▶ [Task instructions]: Can you restate the records below word for word?

-- begin Input data --

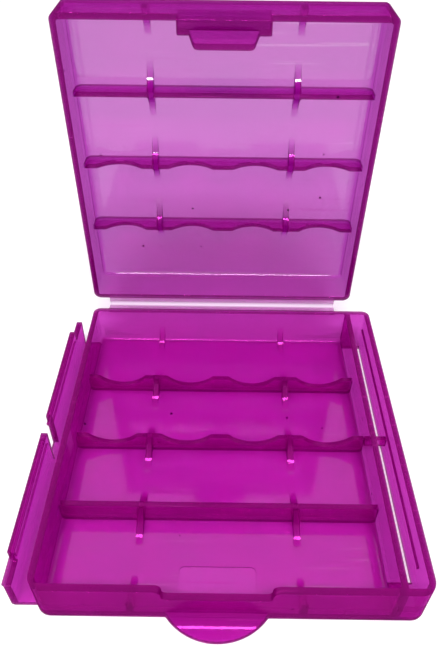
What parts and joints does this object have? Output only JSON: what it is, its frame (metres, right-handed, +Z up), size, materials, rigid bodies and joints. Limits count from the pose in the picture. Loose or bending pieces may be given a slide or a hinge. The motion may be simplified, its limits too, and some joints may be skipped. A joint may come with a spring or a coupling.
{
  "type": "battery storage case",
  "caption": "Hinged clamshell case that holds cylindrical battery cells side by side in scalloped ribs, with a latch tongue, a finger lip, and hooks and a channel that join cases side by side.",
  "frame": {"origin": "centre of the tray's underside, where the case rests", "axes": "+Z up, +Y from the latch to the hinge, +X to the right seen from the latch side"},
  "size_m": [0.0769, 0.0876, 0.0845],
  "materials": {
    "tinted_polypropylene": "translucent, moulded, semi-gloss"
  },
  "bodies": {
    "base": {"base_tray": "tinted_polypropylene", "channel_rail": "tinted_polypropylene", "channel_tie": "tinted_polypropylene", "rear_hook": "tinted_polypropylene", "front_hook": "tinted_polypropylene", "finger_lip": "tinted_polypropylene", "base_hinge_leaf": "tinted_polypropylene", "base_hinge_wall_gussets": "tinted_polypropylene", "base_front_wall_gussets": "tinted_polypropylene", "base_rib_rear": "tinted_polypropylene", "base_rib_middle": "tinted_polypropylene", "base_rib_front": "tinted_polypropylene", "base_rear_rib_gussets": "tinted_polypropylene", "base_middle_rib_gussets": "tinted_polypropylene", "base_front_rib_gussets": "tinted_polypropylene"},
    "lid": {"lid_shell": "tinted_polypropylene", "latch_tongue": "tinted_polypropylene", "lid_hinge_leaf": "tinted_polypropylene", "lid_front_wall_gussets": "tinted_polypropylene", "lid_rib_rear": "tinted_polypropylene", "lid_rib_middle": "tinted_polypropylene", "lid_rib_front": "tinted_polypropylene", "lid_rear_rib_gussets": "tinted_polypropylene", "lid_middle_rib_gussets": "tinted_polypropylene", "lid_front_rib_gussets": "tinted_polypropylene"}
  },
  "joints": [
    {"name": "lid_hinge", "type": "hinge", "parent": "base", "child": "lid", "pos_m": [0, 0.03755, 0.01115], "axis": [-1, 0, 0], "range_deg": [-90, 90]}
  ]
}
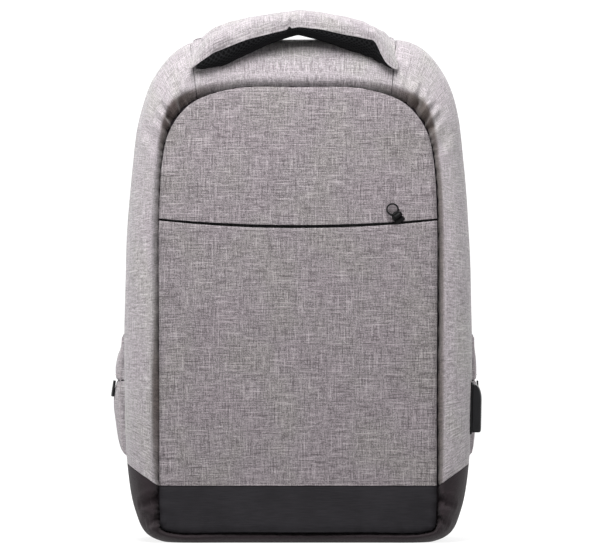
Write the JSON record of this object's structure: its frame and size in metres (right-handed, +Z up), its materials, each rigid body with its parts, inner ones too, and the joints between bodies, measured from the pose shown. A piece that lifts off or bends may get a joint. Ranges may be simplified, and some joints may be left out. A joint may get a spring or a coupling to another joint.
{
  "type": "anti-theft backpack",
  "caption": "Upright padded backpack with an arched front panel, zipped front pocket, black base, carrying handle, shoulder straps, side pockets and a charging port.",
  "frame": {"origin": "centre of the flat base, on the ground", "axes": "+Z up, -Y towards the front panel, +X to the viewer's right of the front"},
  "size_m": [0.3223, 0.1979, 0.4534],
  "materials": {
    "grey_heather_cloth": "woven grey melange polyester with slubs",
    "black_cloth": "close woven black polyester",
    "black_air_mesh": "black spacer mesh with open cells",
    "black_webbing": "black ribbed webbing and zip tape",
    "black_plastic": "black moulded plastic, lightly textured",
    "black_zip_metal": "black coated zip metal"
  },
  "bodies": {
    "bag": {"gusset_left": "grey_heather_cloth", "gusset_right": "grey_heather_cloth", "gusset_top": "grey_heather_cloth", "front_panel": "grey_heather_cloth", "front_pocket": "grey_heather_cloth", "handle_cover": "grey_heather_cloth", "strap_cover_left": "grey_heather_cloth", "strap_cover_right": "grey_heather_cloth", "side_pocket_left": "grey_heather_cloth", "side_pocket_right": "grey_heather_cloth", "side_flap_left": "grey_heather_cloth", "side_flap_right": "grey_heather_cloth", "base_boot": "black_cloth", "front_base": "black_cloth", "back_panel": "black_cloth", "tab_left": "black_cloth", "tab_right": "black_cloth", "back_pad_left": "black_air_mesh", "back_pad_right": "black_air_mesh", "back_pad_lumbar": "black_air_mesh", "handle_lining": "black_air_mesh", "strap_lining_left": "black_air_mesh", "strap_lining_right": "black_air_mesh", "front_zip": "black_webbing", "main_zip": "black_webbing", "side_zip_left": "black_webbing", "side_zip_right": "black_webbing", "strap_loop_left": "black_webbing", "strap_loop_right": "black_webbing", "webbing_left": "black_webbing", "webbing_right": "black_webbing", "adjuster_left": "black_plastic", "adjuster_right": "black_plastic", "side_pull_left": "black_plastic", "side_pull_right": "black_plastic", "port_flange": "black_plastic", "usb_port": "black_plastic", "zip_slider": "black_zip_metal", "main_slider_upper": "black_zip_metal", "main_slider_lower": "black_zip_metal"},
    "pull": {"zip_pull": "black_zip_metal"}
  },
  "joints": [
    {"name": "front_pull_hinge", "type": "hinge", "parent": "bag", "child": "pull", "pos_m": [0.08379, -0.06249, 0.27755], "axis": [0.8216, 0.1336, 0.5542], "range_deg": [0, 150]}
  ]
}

-- end Input data --

▶ [Result of the task]:
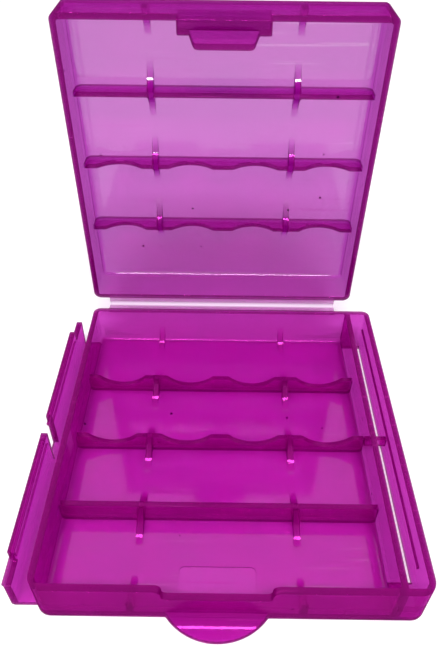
What parts and joints does this object have? Output only JSON: what it is, its frame (metres, right-handed, +Z up), size, materials, rigid bodies and joints. Limits count from the pose in the picture. Loose or bending pieces may be given a slide or a hinge. The motion may be simplified, its limits too, and some joints may be skipped. A joint may come with a spring or a coupling.
{
  "type": "battery storage case",
  "caption": "Hinged clamshell case that holds cylindrical battery cells side by side in scalloped ribs, with a latch tongue, a finger lip, and hooks and a channel that join cases side by side.",
  "frame": {"origin": "centre of the tray's underside, where the case rests", "axes": "+Z up, +Y from the latch to the hinge, +X to the right seen from the latch side"},
  "size_m": [0.0769, 0.0876, 0.0845],
  "materials": {
    "tinted_polypropylene": "translucent, moulded, semi-gloss"
  },
  "bodies": {
    "base": {"base_tray": "tinted_polypropylene", "channel_rail": "tinted_polypropylene", "channel_tie": "tinted_polypropylene", "rear_hook": "tinted_polypropylene", "front_hook": "tinted_polypropylene", "finger_lip": "tinted_polypropylene", "base_hinge_leaf": "tinted_polypropylene", "base_hinge_wall_gussets": "tinted_polypropylene", "base_front_wall_gussets": "tinted_polypropylene", "base_rib_rear": "tinted_polypropylene", "base_rib_middle": "tinted_polypropylene", "base_rib_front": "tinted_polypropylene", "base_rear_rib_gussets": "tinted_polypropylene", "base_middle_rib_gussets": "tinted_polypropylene", "base_front_rib_gussets": "tinted_polypropylene"},
    "lid": {"lid_shell": "tinted_polypropylene", "latch_tongue": "tinted_polypropylene", "lid_hinge_leaf": "tinted_polypropylene", "lid_front_wall_gussets": "tinted_polypropylene", "lid_rib_rear": "tinted_polypropylene", "lid_rib_middle": "tinted_polypropylene", "lid_rib_front": "tinted_polypropylene", "lid_rear_rib_gussets": "tinted_polypropylene", "lid_middle_rib_gussets": "tinted_polypropylene", "lid_front_rib_gussets": "tinted_polypropylene"}
  },
  "joints": [
    {"name": "lid_hinge", "type": "hinge", "parent": "base", "child": "lid", "pos_m": [0, 0.03755, 0.01115], "axis": [-1, 0, 0], "range_deg": [-90, 90]}
  ]
}
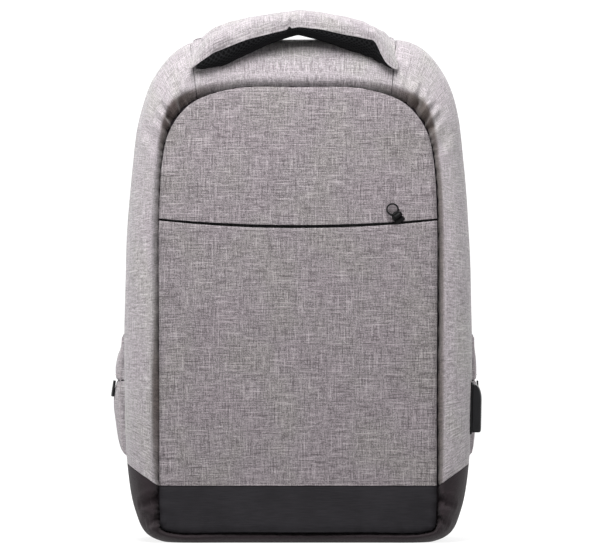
Write the JSON record of this object's structure: its frame and size in metres (right-handed, +Z up), its materials, each rigid body with its parts, inner ones too, and the joints between bodies, measured from the pose shown. A piece that lifts off or bends may get a joint. Ranges may be simplified, and some joints may be left out. A joint may get a spring or a coupling to another joint.
{
  "type": "anti-theft backpack",
  "caption": "Upright padded backpack with an arched front panel, zipped front pocket, black base, carrying handle, shoulder straps, side pockets and a charging port.",
  "frame": {"origin": "centre of the flat base, on the ground", "axes": "+Z up, -Y towards the front panel, +X to the viewer's right of the front"},
  "size_m": [0.3223, 0.1979, 0.4534],
  "materials": {
    "grey_heather_cloth": "woven grey melange polyester with slubs",
    "black_cloth": "close woven black polyester",
    "black_air_mesh": "black spacer mesh with open cells",
    "black_webbing": "black ribbed webbing and zip tape",
    "black_plastic": "black moulded plastic, lightly textured",
    "black_zip_metal": "black coated zip metal"
  },
  "bodies": {
    "bag": {"gusset_left": "grey_heather_cloth", "gusset_right": "grey_heather_cloth", "gusset_top": "grey_heather_cloth", "front_panel": "grey_heather_cloth", "front_pocket": "grey_heather_cloth", "handle_cover": "grey_heather_cloth", "strap_cover_left": "grey_heather_cloth", "strap_cover_right": "grey_heather_cloth", "side_pocket_left": "grey_heather_cloth", "side_pocket_right": "grey_heather_cloth", "side_flap_left": "grey_heather_cloth", "side_flap_right": "grey_heather_cloth", "base_boot": "black_cloth", "front_base": "black_cloth", "back_panel": "black_cloth", "tab_left": "black_cloth", "tab_right": "black_cloth", "back_pad_left": "black_air_mesh", "back_pad_right": "black_air_mesh", "back_pad_lumbar": "black_air_mesh", "handle_lining": "black_air_mesh", "strap_lining_left": "black_air_mesh", "strap_lining_right": "black_air_mesh", "front_zip": "black_webbing", "main_zip": "black_webbing", "side_zip_left": "black_webbing", "side_zip_right": "black_webbing", "strap_loop_left": "black_webbing", "strap_loop_right": "black_webbing", "webbing_left": "black_webbing", "webbing_right": "black_webbing", "adjuster_left": "black_plastic", "adjuster_right": "black_plastic", "side_pull_left": "black_plastic", "side_pull_right": "black_plastic", "port_flange": "black_plastic", "usb_port": "black_plastic", "zip_slider": "black_zip_metal", "main_slider_upper": "black_zip_metal", "main_slider_lower": "black_zip_metal"},
    "pull": {"zip_pull": "black_zip_metal"}
  },
  "joints": [
    {"name": "front_pull_hinge", "type": "hinge", "parent": "bag", "child": "pull", "pos_m": [0.08379, -0.06249, 0.27755], "axis": [0.8216, 0.1336, 0.5542], "range_deg": [0, 150]}
  ]
}